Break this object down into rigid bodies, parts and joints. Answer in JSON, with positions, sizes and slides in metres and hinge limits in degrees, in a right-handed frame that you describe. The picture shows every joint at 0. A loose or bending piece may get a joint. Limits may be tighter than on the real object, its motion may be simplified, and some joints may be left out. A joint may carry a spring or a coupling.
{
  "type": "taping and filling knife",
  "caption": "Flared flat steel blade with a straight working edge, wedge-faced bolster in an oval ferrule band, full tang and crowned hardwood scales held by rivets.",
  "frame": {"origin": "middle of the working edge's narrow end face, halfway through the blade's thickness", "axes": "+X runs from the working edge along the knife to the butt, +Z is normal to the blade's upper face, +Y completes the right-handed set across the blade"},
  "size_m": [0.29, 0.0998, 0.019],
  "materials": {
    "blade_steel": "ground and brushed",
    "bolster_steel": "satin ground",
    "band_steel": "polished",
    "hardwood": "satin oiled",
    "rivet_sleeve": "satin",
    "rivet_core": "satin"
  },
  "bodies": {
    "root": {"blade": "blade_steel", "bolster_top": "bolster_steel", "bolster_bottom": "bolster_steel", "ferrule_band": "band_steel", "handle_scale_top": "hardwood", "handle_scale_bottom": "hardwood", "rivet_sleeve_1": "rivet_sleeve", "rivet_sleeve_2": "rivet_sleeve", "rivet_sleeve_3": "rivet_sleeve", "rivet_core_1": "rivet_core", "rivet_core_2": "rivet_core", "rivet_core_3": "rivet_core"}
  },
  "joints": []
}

════════

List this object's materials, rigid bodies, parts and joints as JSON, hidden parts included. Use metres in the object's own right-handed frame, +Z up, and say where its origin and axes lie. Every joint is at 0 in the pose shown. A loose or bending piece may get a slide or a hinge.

════════

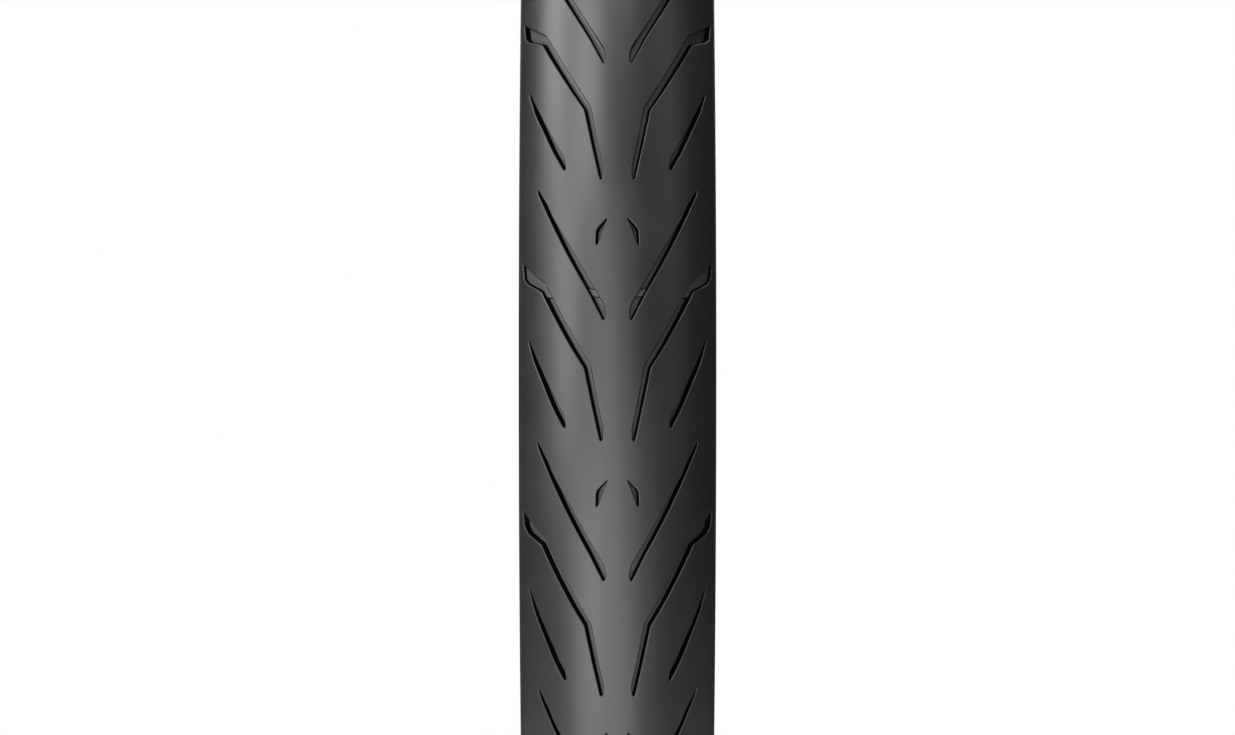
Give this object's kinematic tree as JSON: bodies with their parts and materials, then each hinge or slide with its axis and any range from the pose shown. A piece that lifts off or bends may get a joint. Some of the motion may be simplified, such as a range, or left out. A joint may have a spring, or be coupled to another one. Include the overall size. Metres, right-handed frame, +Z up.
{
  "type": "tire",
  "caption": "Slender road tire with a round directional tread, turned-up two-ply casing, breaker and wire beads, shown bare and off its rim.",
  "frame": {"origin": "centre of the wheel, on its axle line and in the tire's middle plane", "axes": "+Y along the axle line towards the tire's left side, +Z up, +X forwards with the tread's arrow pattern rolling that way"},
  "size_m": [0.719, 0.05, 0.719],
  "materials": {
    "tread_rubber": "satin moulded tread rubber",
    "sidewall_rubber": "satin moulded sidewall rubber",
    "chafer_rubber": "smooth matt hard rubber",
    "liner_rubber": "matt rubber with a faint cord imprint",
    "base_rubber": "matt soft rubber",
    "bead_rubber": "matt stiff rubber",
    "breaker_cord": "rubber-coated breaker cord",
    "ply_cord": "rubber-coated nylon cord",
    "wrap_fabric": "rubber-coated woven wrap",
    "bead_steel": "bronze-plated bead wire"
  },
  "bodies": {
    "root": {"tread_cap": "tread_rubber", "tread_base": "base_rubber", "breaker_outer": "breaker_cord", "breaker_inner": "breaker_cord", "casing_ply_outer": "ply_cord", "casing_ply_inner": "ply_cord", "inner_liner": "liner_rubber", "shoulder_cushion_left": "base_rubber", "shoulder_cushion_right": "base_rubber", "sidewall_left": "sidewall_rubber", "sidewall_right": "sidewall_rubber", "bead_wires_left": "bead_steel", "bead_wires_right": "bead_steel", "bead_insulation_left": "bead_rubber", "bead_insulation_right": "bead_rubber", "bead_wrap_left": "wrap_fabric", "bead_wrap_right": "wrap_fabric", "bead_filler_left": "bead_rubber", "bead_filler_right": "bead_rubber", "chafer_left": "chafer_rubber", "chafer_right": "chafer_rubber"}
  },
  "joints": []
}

════════

### TASK DETAILS:
Extract each line holding the word "that" from the records.

### EXERCISE SOLUTION:
Break this object down into rigid bodies, parts and joints. Answer in JSON, with positions, sizes and slides in metres and hinge limits in degrees, in a right-handed frame that you describe. The picture shows every joint at 0. A loose or bending piece may get a joint. Limits may be tighter than on the real object, its motion may be simplified, and some joints may be left out. A joint may carry a spring or a coupling.
Give this object's kinematic tree as JSON: bodies with their parts and materials, then each hinge or slide with its axis and any range from the pose shown. A piece that lifts off or bends may get a joint. Some of the motion may be simplified, such as a range, or left out. A joint may have a spring, or be coupled to another one. Include the overall size. Metres, right-handed frame, +Z up.
  "frame": {"origin": "centre of the wheel, on its axle line and in the tire's middle plane", "axes": "+Y along the axle line towards the tire's left side, +Z up, +X forwards with the tread's arrow pattern rolling that way"},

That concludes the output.